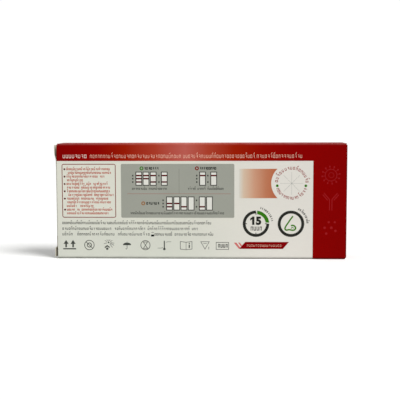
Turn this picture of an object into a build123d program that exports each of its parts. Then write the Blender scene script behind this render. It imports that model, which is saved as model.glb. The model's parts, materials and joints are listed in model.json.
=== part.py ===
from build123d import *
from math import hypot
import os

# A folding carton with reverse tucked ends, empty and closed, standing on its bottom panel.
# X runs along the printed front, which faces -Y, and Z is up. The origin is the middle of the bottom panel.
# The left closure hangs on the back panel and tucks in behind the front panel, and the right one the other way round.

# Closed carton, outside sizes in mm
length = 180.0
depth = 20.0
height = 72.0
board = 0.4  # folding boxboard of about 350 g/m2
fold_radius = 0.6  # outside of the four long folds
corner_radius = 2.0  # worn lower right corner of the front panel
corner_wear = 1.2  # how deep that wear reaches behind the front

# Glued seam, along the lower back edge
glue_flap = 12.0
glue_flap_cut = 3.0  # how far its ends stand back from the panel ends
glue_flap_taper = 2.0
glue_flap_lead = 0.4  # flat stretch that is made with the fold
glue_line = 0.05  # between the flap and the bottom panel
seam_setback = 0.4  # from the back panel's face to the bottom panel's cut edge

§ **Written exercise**
Write out the whole listing again. Match it word for word.

§ **Solution for this exercise**
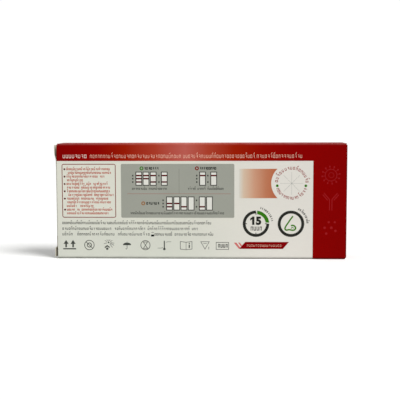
Turn this picture of an object into a build123d program that exports each of its parts. Then write the Blender scene script behind this render. It imports that model, which is saved as model.glb. The model's parts, materials and joints are listed in model.json.
=== part.py ===
from build123d import *
from math import hypot
import os

# A folding carton with reverse tucked ends, empty and closed, standing on its bottom panel.
# X runs along the printed front, which faces -Y, and Z is up. The origin is the middle of the bottom panel.
# The left closure hangs on the back panel and tucks in behind the front panel, and the right one the other way round.

# Closed carton, outside sizes in mm
length = 180.0
depth = 20.0
height = 72.0
board = 0.4  # folding boxboard of about 350 g/m2
fold_radius = 0.6  # outside of the four long folds
corner_radius = 2.0  # worn lower right corner of the front panel
corner_wear = 1.2  # how deep that wear reaches behind the front

# Glued seam, along the lower back edge
glue_flap = 12.0
glue_flap_cut = 3.0  # how far its ends stand back from the panel ends
glue_flap_taper = 2.0
glue_flap_lead = 0.4  # flat stretch that is made with the fold
glue_line = 0.05  # between the flap and the bottom panel
seam_setback = 0.4  # from the back panel's face to the bottom panel's cut edge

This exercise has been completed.